NEW YORK, NY.- Two storied New York City arts organizations, both with origins in the early 1970s, will soon share a roof, as the Kitchen temporarily relocates to Westbeth Artist Housing. The Kitchen announced the move Thursday.

Founded as an artist collective in 1971, the Kitchen is one of the city’s oldest nonprofit art centers dedicated to avant-garde and cross-disciplinary work. Its home in Chelsea will be undergoing a two-year renovation (designed by Rice+Lipka Architects), necessitating the short-term move, starting in late September.

Westbeth was founded in 1970, when buildings in the West Village previously used by Bell Laboratories were converted into affordable housing and studios for artists and their families. The landmark buildings also house the New School for Drama, the Martha Graham Dance Company and much history. The loft space that the Graham company took over 10 years ago was long home to the Merce Cunningham Dance Company. The Kitchen will be using the West Side Loft, a 6,000-foot loft space on the fourth floor.

“It’s a special space,” said Legacy Russell, who became the Kitchen’s executive director and chief curator last year. “It’s a version of New York that many folks come to the city with hopes of experiencing. So much of the history of the interdisciplinary avant-garde has that kind of loft space as its birthplace.”

Russell noted the similarity in photographs between the West Side Loft and one of the Kitchen’s first locations, in a SoHo loft. (Its first home was in the Mercer Arts Center, before it moved to Wooster Street and then to a multi-floor facility on 19th Street.) “I think it’s going to be an intergenerational touch point for the institution,” she said.
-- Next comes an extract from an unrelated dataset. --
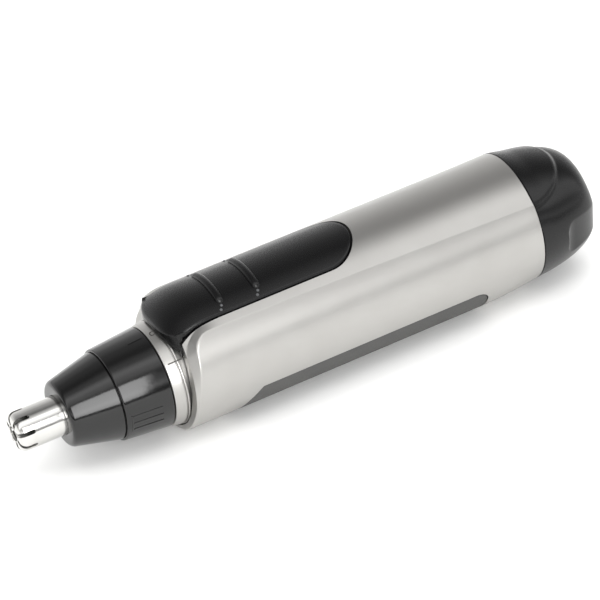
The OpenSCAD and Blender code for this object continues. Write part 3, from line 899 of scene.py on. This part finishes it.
def slot_cutter(width, length):
    """A bar that runs out from the axis, with a round rear end."""
    outline = [(-1.0, -width / 2), (length - width / 2, -width / 2)]
    outline += [(length - width / 2 + width / 2 * math.sin(a), -width / 2 * math.cos(a)) for a in
                (math.pi * i / 12 for i in range(1, 12))]
    outline += [(length - width / 2, width / 2), (-1.0, width / 2)]
    low = [Vector((s * MM, y * MM, 1.75 * MM)) for s, y in outline]
    high = [Vector((s * MM, y * MM, 6.0 * MM)) for s, y in outline]
    n = len(outline)
    faces = [tuple(range(n)), tuple(range(2 * n - 1, n - 1, -1))]
    faces += [(i, (i + 1) % n, n + (i + 1) % n, n + i) for i in range(n)]
    return solid("slot", low + high, faces)


def springs():
    coil = coil_tree()
    wound = [
        ("blade_coil", "cutter", "blade_spring", 5.0, 2.1, 2.1, 13.45, 18.3, 0.22, BLADE_Z),
        ("battery_coil", "cap_insert", "battery_spring", 4.0, 3.2, 5.6, 111.6, 117.7, 0.4, BODY_Z),
    ]
    for name, body, cad, turns, r0, r1, start, end, wire, height in wound:
        spring = new_object(name, bpy.data.meshes.new(name))
        run_tree(spring, coil, {
            "Turns": turns, "Start radius": r0 * MM, "End radius": r1 * MM,
            "Length": (end - start) * MM, "Wire radius": wire * MM, "Start": at(start, 0, height),
            "Material": spring_wire}, sharp=50)
        finish(spring, body, "spring_steel", spring_wire, cad)


# ---------------------------------------------------------------- the object

EVEN_ROW = row_tree()
body_case()
grip_pad()
thumb_slider()
thumb_ribs()
rear_cap()
head_parts()
head_marks()
neck_band()
blade_tube()
springs()
for name, material in NODE_MATERIALS.items():
    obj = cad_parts[name]
    obj.data.materials.clear()
    obj.data.materials.append(material)


# ---------------------------------------------------------------- stage

def area_light(name, place, target, width, height, power, glossy=True):
    light = bpy.data.lights.new(name, "AREA")
    light.shape = "RECTANGLE"
    light.size = width
    light.size_y = height
    light.energy = power
    obj = bpy.data.objects.new(name, light)
    obj.location = place
    obj.rotation_euler = (Vector(target) - Vector(place)).to_track_quat("-Z", "Y").to_euler()
    obj.visible_glossy = glossy
    bpy.context.scene.collection.objects.link(obj)


def stage():
    floor_mesh = bpy.data.meshes.new("floor")
    half = 3.0
    floor_mesh.from_pydata([(-half, -half, 0), (half, -half, 0), (half, half, 0), (-half, half, 0)], [],
                           [(0, 1, 2, 3)])
    floor = new_object("floor", floor_mesh)
    floor.data.materials.append(grained("pale paper sweep", "#f3f3f2", "#f7f7f6", 1.5, 0.8, 0.03, 0.02))
    studio_world()
    area_light("side softbox", (-0.12, -0.80, 0.40), (0, 0, 0.01), 0.46, 0.62, 5.0)
    area_light("floor fill", (0.1, 0.2, 1.2), (0, 0, 0), 1.6, 1.6, 14, glossy=False)


def studio_world():
    """A white studio whose ceiling darkens overhead: bands in the paint, a plain backdrop behind."""
    world = bpy.data.worlds.new("studio")
    world.use_nodes = True
    tree = world.node_tree
    tree.nodes.clear()
    place = node(tree, "ShaderNodeTexCoord")
    axes = node(tree, "ShaderNodeSeparateXYZ", {0: place.outputs["Generated"]})
    toward = node(tree, "ShaderNodeMath", {0: axes.outputs["Y"], 1: -1.0}, operation="MULTIPLY")
    tilt = node(tree, "ShaderNodeMath", {0: toward.outputs[0], 1: axes.outputs["Z"]}, operation="ARCTAN2")
    along = node(tree, "ShaderNodeMapRange", {
        "Value": tilt.outputs[0], "From Min": math.radians(-110), "From Max": math.radians(110)})
    ramp = node(tree, "ShaderNodeValToRGB", {0: along.outputs[0]})
    bands = [(-110, 0.5), (-75, 0.5), (-55, 0.34), (-35, 0.2), (-12, 0.1), (5, 0.35), (20, 1.0),
             (32, 0.7), (46, 0.22), (60, 0.4), (72, 0.75), (84, 0.1), (98, 0.4)]
    ramp.color_ramp.interpolation = "EASE"
    stops = ramp.color_ramp.elements
    while len(stops) < len(bands):
        stops.new(0.5)
    for stop, (degrees, level) in zip(stops, bands):
        stop.position = (degrees + 110) / 220
        stop.color = (level, level, level, 1)
    sky = node(tree, "ShaderNodeBackground", {"Color": ramp.outputs[0], "Strength": 2.0})
    backdrop = node(tree, "ShaderNodeBackground", {"Color": (0.92, 0.92, 0.915, 1), "Strength": 1.0})
    ray = node(tree, "ShaderNodeLightPath")
    seen = node(tree, "ShaderNodeMixShader", {
        0: ray.outputs["Is Camera Ray"], 1: sky.outputs[0], 2: backdrop.outputs[0]})
    node(tree, "ShaderNodeOutputWorld", {"Surface": seen.outputs[0]})
    bpy.context.scene.world = world
    bpy.context.scene.view_settings.view_transform = "Standard"


def camera():
    """Looks down on the trimmer from its nose side, with the frame turned so that the tail rises."""
    azimuth = math.radians(-24.2)
    elevation = math.radians(35.8)
    roll = math.radians(7.9)
    distance = 0.8
    target = at(62.5, 0, 13.0)
    back = Vector((math.sin(azimuth) * math.cos(elevation), -math.cos(azimuth) * math.cos(elevation),
                   math.sin(elevation)))
    data = bpy.data.cameras.new("camera")
    data.lens = 247
    data.sensor_width = 36
    obj = bpy.data.objects.new("camera", data)
    facing = back.to_track_quat("Z", "Y").to_matrix().to_4x4()
    turned_view = facing @ Matrix.Rotation(-roll, 4, "Z")
    target += turned_view.to_3x3() @ Vector((0, 1.75 * MM, 0))
    obj.matrix_world = Matrix.Translation(target + back * distance) @ turned_view
    bpy.context.scene.collection.objects.link(obj)
    bpy.context.scene.camera = obj


stage()
camera()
For older generations, it might recall the Kitchen’s origins; younger artists and audiences will get a taste of the Kitchen’s loft phase for the first time.

The temporary home will help determine the Kitchen’s coming programming, soon to be announced. “It’s been wonderful bringing artists to the space,” Russell said. “When they see it, I think they know exactly what to do with it. We’ll be using it as a workshop or a lab, which is what a kitchen is, right? A place to test things out and explore and experiment — and to convene. Like whenever you throw a party and everyone ends up in the kitchen.”

In a sense, Russell said, the Westbeth loft is “a version of a space that the Kitchen has grown beyond.” Being there, she said, will be “a chance to revel in our history, to champion those who brought us to this point and to bring in new voices and perspectives, too.”

It’s also an opportunity, she said, to consider what “alternative space” means. “We’re in a period where there are fewer and fewer places” like Westbeth and the Kitchen. “We’re deeply committed to the idea that not everything can be a mega-museum or mega-gallery. There have to be intimate dialogues and exchanges that exist in that space between.”

“When the renovation is complete, we’ll be returning to an expanded footprint,” Russell said. But for now, the Kitchen will say goodbye to its Chelsea home with a dance party there Sept. 17.